-------- Items

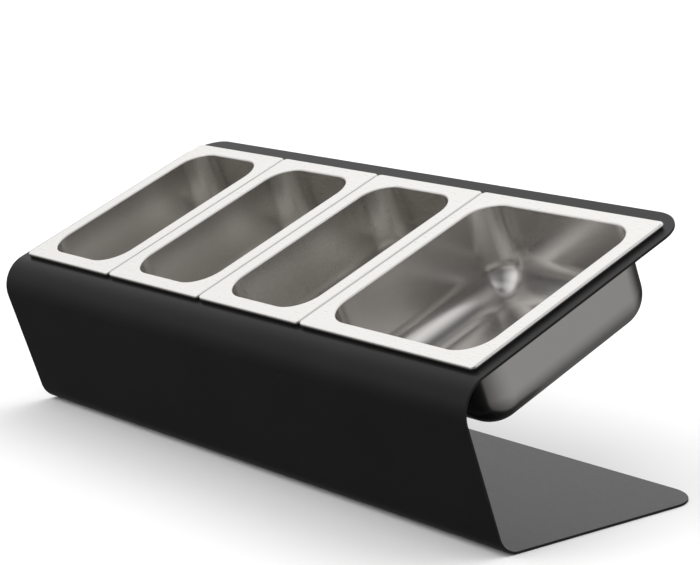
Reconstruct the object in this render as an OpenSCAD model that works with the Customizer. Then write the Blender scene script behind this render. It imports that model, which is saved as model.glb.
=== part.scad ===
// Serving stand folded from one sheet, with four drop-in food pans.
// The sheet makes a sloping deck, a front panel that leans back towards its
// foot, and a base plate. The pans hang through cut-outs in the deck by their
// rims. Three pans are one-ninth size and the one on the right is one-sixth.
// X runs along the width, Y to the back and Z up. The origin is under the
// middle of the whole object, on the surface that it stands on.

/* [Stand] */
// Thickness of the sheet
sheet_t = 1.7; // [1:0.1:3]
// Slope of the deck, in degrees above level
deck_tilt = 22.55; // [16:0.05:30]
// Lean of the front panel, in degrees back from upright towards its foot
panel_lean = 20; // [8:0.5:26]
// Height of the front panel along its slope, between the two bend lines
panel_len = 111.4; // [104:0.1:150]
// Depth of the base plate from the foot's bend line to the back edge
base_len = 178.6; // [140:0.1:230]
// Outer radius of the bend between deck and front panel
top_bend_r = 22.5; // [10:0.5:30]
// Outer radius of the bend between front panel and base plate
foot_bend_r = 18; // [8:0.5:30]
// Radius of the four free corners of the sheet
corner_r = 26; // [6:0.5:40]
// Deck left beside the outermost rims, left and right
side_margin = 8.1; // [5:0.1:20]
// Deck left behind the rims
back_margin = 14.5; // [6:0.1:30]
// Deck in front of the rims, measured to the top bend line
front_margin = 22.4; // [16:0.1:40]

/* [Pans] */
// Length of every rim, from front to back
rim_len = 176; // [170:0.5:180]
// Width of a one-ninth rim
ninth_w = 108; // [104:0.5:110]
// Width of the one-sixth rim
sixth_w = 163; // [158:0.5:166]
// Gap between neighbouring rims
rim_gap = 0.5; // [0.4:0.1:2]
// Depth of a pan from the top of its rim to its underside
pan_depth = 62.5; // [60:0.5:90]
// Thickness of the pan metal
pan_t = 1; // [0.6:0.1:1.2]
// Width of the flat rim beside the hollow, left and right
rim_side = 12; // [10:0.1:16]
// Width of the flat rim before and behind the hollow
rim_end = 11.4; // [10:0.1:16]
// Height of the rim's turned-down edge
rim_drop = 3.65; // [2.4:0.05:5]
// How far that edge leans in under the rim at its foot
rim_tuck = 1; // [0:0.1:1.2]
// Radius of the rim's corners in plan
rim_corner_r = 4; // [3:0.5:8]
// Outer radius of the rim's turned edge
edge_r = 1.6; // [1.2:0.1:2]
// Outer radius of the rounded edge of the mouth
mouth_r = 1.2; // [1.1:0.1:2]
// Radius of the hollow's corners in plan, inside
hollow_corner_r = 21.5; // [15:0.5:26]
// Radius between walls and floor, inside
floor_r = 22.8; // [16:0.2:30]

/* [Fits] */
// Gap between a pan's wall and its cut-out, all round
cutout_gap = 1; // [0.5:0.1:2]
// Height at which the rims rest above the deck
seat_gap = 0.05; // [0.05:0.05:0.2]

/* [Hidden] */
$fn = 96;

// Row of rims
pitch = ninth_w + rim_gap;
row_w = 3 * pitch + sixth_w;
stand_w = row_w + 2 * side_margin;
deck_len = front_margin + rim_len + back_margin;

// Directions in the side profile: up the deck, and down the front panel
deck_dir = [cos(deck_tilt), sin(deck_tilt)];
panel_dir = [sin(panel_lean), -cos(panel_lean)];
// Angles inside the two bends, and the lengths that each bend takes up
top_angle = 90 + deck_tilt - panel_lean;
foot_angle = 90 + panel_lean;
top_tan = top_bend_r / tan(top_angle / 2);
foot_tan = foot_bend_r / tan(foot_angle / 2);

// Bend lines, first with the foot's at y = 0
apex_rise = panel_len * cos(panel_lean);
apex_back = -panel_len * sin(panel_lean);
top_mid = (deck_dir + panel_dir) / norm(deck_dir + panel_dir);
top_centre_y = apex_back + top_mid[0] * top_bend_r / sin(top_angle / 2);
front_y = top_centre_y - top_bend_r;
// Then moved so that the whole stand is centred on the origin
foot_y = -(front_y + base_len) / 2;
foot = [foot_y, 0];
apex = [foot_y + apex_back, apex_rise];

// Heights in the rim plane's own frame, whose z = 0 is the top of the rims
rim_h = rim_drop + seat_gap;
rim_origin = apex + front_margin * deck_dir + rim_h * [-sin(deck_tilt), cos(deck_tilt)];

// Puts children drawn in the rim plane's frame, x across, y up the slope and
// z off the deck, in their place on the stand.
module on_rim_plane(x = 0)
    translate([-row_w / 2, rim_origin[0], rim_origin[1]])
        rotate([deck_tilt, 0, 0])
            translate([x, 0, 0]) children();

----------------
-------- Items

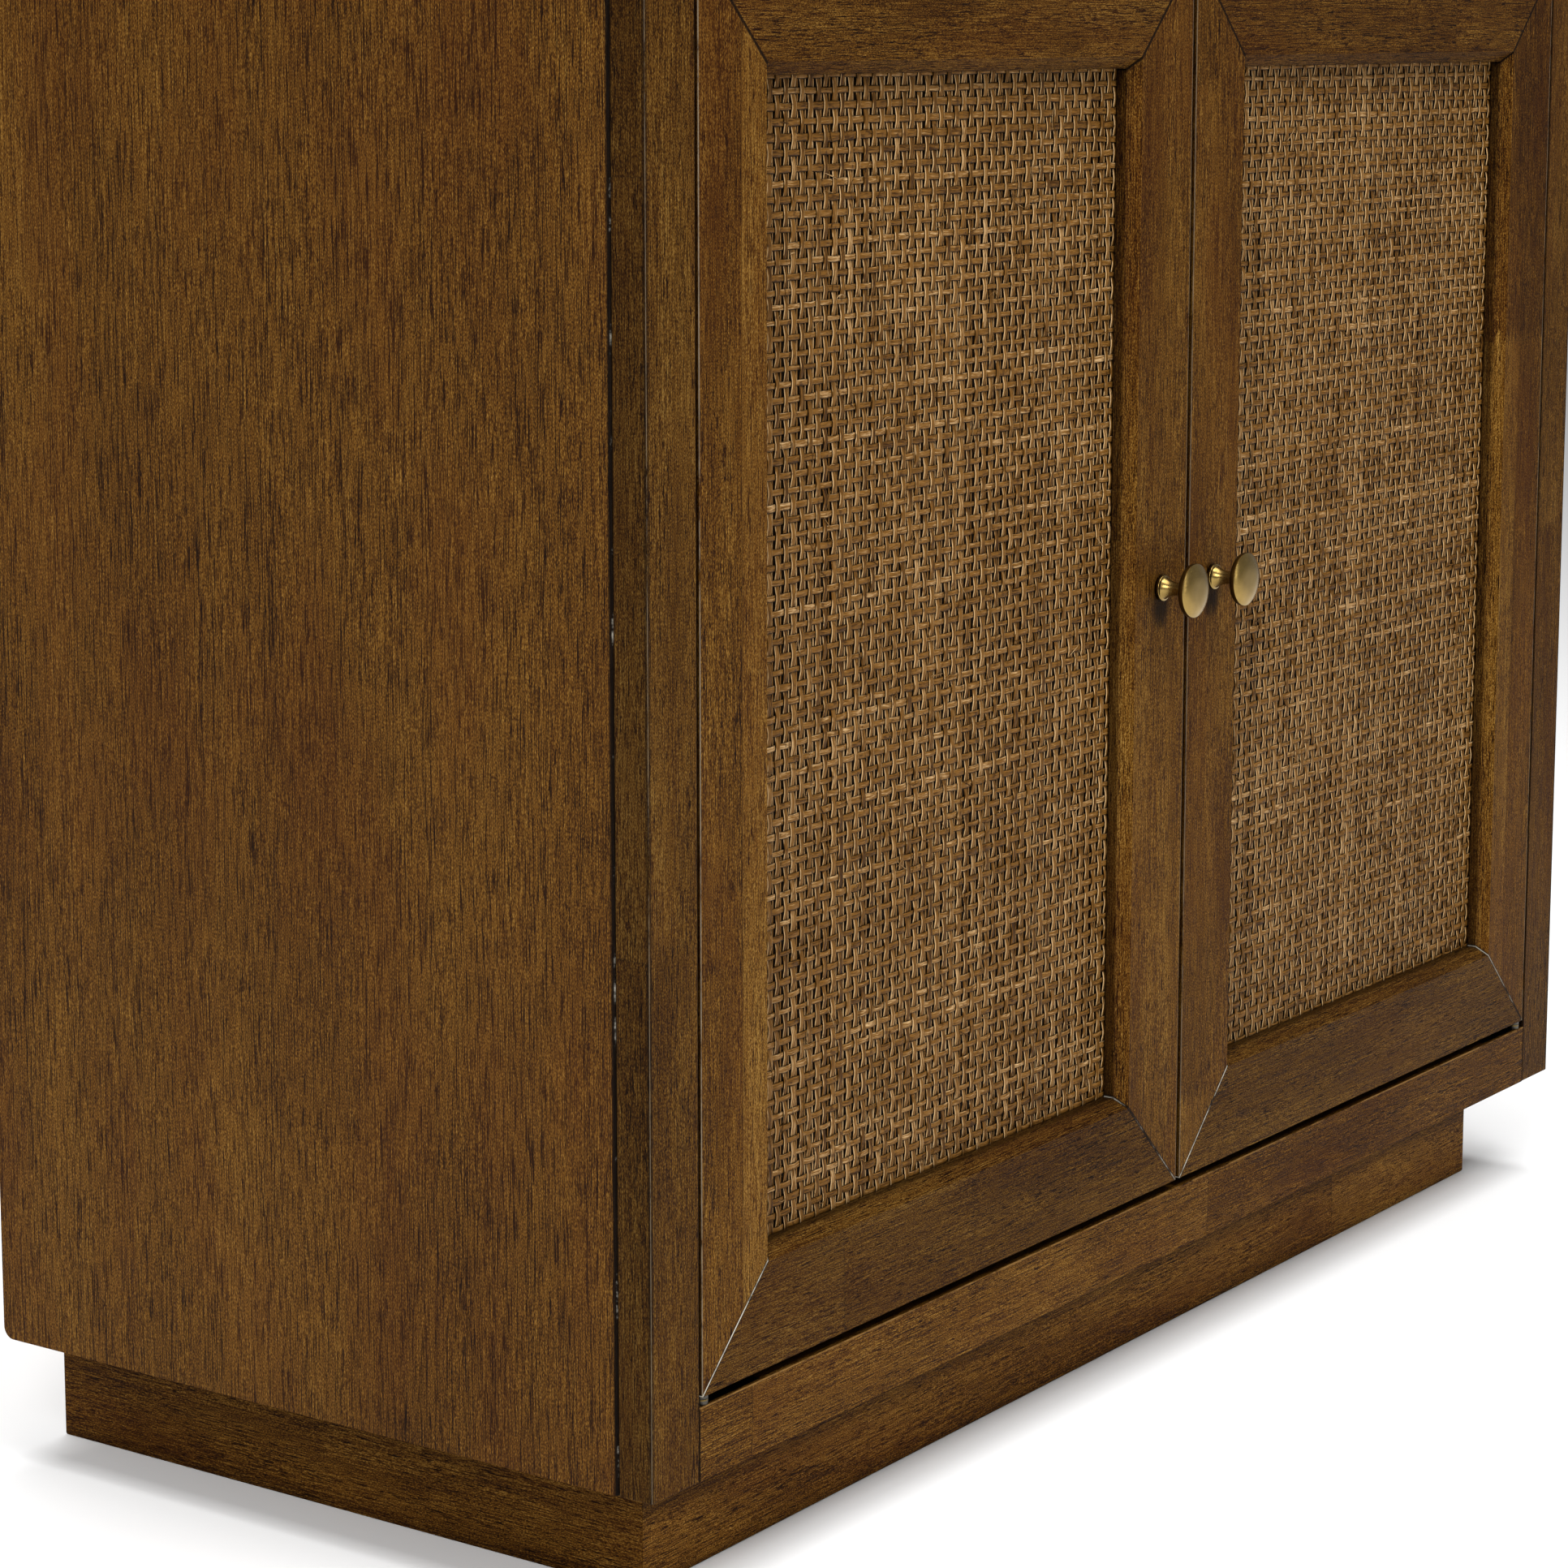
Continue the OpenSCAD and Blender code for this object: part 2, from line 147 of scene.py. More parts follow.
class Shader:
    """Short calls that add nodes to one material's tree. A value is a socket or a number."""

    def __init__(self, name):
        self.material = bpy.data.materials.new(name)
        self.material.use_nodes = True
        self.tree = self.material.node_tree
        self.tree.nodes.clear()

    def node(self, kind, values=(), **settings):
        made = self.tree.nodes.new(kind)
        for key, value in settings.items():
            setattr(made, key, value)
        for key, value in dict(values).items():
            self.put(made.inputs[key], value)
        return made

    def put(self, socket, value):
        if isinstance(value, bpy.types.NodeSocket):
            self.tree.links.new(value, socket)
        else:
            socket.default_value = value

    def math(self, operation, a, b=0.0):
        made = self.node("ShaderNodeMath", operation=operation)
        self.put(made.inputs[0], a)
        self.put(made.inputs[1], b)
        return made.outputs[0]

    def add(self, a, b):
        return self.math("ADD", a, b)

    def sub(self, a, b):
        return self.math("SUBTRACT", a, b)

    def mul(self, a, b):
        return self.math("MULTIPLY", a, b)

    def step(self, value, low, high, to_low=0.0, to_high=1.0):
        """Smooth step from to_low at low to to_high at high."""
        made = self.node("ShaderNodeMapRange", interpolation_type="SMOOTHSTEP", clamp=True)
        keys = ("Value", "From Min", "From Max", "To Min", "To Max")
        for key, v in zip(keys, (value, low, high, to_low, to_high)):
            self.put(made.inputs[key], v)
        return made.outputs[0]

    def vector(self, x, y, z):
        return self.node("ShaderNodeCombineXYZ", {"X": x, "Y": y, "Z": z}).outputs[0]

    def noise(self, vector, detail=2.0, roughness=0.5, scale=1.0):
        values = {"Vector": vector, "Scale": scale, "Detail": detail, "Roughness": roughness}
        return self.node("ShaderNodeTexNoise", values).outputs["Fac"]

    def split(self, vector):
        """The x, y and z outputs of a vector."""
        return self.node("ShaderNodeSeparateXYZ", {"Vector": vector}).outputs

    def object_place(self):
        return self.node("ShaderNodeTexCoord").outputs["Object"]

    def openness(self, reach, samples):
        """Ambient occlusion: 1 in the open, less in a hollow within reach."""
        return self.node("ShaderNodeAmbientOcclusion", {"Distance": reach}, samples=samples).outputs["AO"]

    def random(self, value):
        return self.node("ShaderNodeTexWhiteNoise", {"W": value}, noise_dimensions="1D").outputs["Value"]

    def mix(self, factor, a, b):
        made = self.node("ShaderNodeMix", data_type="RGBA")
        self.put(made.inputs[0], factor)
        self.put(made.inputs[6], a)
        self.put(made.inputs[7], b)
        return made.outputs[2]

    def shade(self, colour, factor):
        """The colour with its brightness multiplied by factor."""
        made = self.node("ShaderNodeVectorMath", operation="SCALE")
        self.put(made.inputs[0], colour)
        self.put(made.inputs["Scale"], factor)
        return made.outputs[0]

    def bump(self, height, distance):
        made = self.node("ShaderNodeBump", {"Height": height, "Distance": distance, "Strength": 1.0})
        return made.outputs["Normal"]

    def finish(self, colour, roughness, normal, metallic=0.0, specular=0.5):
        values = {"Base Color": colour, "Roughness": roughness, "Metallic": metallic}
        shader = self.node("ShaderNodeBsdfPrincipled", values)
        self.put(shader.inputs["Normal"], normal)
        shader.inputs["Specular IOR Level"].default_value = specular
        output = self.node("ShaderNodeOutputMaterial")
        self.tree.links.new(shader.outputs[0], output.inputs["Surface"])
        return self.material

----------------
-------- Items

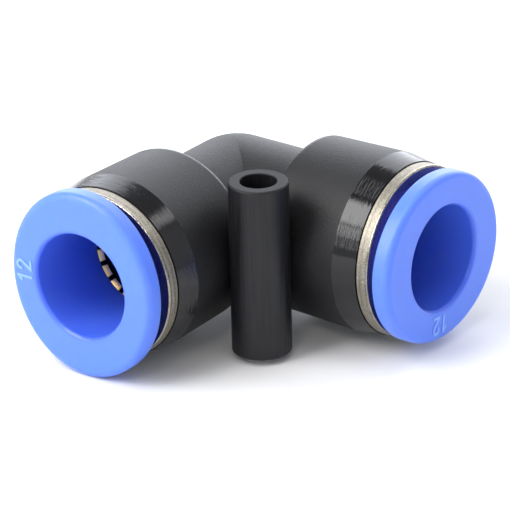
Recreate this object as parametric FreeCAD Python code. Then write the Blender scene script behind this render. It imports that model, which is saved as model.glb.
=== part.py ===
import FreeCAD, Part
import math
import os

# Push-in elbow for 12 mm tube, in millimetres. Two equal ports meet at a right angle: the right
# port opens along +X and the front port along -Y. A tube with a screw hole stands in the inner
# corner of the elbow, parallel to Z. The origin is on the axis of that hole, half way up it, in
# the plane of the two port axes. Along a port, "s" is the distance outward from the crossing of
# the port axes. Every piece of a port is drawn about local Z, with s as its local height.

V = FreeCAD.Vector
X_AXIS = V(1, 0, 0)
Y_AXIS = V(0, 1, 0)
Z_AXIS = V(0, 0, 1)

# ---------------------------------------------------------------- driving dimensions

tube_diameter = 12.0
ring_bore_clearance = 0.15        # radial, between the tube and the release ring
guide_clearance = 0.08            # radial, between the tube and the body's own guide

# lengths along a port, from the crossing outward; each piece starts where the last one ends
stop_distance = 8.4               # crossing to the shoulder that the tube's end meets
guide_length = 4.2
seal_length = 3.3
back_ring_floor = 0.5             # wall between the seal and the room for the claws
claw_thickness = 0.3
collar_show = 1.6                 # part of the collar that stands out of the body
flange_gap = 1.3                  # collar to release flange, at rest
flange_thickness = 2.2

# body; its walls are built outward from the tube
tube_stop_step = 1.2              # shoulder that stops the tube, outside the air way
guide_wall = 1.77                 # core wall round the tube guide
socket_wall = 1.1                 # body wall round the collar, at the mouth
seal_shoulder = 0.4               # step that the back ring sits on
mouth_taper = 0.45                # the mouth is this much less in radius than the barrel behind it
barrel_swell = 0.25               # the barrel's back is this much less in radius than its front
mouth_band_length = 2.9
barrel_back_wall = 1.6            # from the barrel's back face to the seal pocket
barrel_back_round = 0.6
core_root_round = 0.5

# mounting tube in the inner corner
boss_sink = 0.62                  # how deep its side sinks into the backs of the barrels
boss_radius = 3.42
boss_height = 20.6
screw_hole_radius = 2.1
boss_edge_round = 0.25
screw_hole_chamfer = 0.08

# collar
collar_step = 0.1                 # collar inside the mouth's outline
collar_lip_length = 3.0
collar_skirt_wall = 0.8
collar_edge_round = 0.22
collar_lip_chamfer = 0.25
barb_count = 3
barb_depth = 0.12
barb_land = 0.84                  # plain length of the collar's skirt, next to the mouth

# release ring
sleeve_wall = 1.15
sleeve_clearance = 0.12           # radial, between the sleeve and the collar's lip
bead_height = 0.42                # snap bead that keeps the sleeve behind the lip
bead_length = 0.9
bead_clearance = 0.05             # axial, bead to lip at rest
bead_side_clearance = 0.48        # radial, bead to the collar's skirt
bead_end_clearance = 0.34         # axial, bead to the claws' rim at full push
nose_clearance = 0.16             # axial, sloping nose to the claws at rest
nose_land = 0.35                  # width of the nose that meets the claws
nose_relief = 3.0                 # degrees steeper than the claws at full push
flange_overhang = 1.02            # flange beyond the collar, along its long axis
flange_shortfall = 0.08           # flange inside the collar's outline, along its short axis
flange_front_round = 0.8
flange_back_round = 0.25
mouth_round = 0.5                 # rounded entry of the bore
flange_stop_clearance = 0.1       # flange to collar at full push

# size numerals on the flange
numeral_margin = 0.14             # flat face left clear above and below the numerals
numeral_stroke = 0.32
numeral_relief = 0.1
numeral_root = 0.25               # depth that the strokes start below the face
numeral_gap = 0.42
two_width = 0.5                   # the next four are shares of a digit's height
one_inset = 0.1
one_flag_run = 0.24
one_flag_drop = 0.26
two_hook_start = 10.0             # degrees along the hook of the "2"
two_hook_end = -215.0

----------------

Retype only this portion of the data above: the line containing "Continue the OpenSCAD", the line containing "calls that add", and all lines between them, exactly.

Correct response:
Continue the OpenSCAD and Blender code for this object: part 2, from line 147 of scene.py. More parts follow.
class Shader:
    """Short calls that add nodes to one material's tree. A value is a socket or a number."""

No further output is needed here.